Did you know that the city of Plzen (in German: Pilsen) is the birthplace of the Pilsner beer, and Ceske Budejovice (in German: Budweiss) the birthplace of Budweisser?

Did you know that the western part of the Czech republic (approximately up to the Jihlava-Svitavy line on the above map) is called Bohemia (after the name of a Celtic tribe that used to live there in the Roman times), and the eastern part Moravia? Everybody speaks about the same, Czech, language in both parts, thus the whole is called the Czech Lands (Czechlands, Czechia) though there is still no generally accepted short name for the Czech Republic. I was always wondering whether the other meaning of the words Bohemia, Bohemian denoting a certain, let's say, unconventional lifestyle had its origin in the way of life of the old Czechs or of their predecessors, the Kelts.

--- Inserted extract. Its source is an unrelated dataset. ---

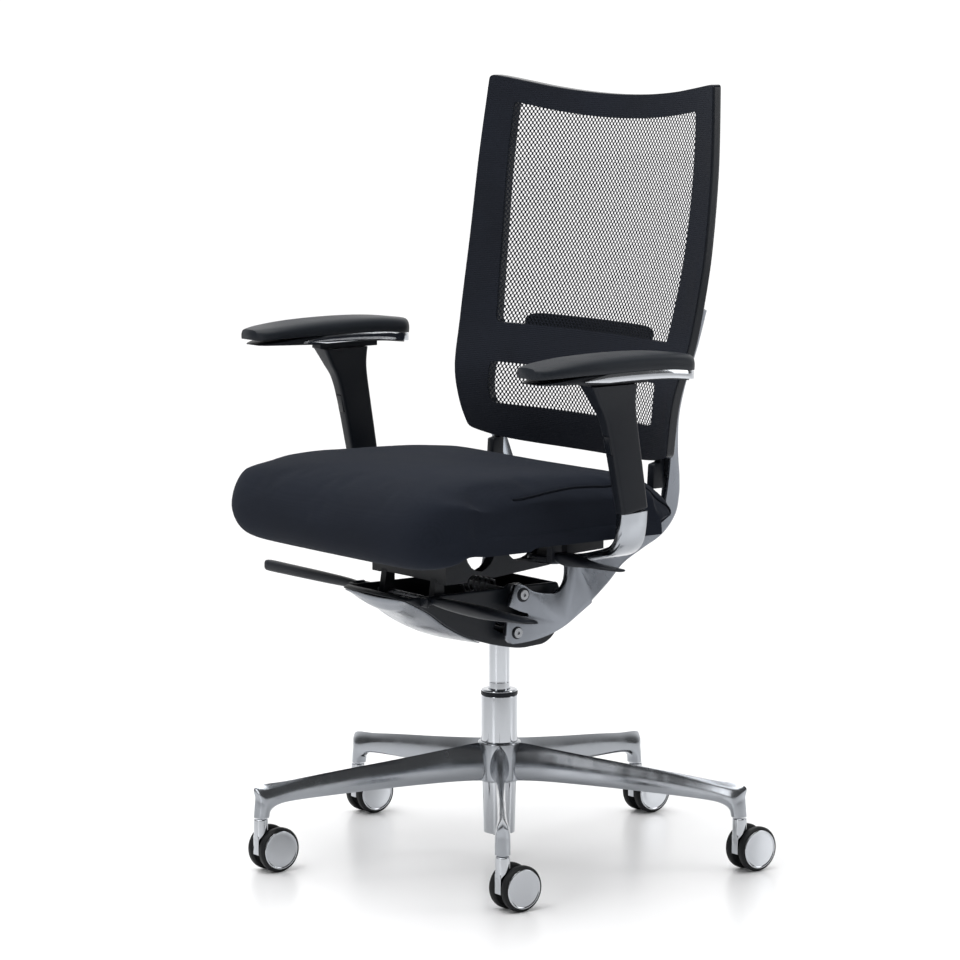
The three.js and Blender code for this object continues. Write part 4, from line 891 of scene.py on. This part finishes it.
def frame_solid(front, back, shrink=0.0, grow=0.0, recess=0.0):
    """Curved plate with the two windows, between two depths behind the front face."""
    rows = frame_rows()
    inner = [0, 24, 48, 72, 96, 120, RECESS, RECESS + 1.5]
    count = len(inner) + 4
    names = [-k for k in range(count, 0, -1)] + list(range(count + 1))

    def column(k, z):
        side, k = (-1, -k) if k < 0 else (1, k)
        edge = window_half(z) - grow
        if k < len(inner):
            return side * inner[k]
        outside = back_half(z) - shrink
        places = [edge - corner(z), edge, mix(edge, outside, 0.4), mix(edge, outside, 0.75), outside]
        return side * places[k - len(inner)]

    grid = {}
    points = []
    for r, (zone, share) in enumerate(rows):
        for k in names:
            z = row_height(zone, share, 0, 250)
            for _ in range(3):
                x = column(k, z)
                z = row_height(zone, share, x, back_half(z))
            edge_row = share == 0 and zone in ("lower", "band", "upper", "head")
            if edge_row:
                z += grow if zone in ("lower", "upper") else -grow
            if edge_row and abs(k) == len(inner) + 1:
                step = corner(z) * 0.16
                x -= math.copysign(step, x)
                z += step if zone in ("lower", "upper") else -step
            if (zone, share) == ("foot", 0):
                z += shrink
            if (zone, share) == ("head", 1):
                z -= shrink
            deep = recess if zone == "band" or (zone, share) == ("upper", 0) else 0.0
            deep = deep if abs(x) < RECESS + 0.1 else 0.0
            grid[r, k] = len(points)
            face = back_front(x, z)
            points.append((x, face + front + deep, z))
            points.append((x, face + back, z))
    faces = []
    used = {}
    for r in range(len(rows) - 1):
        for a, b in zip(names, names[1:]):
            zone = rows[r][0]
            if zone in ("lower", "upper") and max(abs(a), abs(b)) <= len(inner) + 1:
                continue
            loop = [grid[r, a], grid[r, b], grid[r + 1, b], grid[r + 1, a]]
            faces.append(loop)
            faces.append([i + 1 for i in reversed(loop)])
            for p, q in zip(loop, loop[1:] + loop[:1]):
                key = (min(p, q), max(p, q))
                used[key] = None if key in used else (p, q)
    for pair_of in used.values():
        if pair_of:
            p, q = pair_of
            faces.append([q, p, p + 1, q + 1])
    kept = sorted({i for face in faces for i in face})
    renamed = {old: new for new, old in enumerate(kept)}
    return raw([points[i] for i in kept], [[renamed[i] for i in face] for face in faces])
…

Apparently, neither one nor the other: actually it may reflect the wandering lifestyle of the Gypsies who were migrating into Europe in the 15th century. They came from the East through Greece, were officially reported on the territory of Bohemia for the first time in 1416 (though some sources suggest that they got there as early as in 1260) and then continued on to the West Europe. It was the "golden age of Gypsies in Europe", they were being received by aristocrats and being given letters of protection and other privileges. And so they first arrived to France with a letter of protection issued on April 17th, 1423 by the Holy Roman Emperor and Czech King, Zikmund. Because it was issued in the Czech Lands (La Bohême) and by the Czech King (roi de Bohême), the French people named the newcomers after the land from where they came, les Bohémiens.

The territory of the Czech Republic is almost identical with that of the historical Czech Kingdom which had been for the last approximately 300 years of its legal existence, until 1918, a part of the Austro-Hungarian Empire. From 1918 till 1992, Czech Lands together with Slovakia, which lies east of Moravia, constituted the Czechoslovak Republic.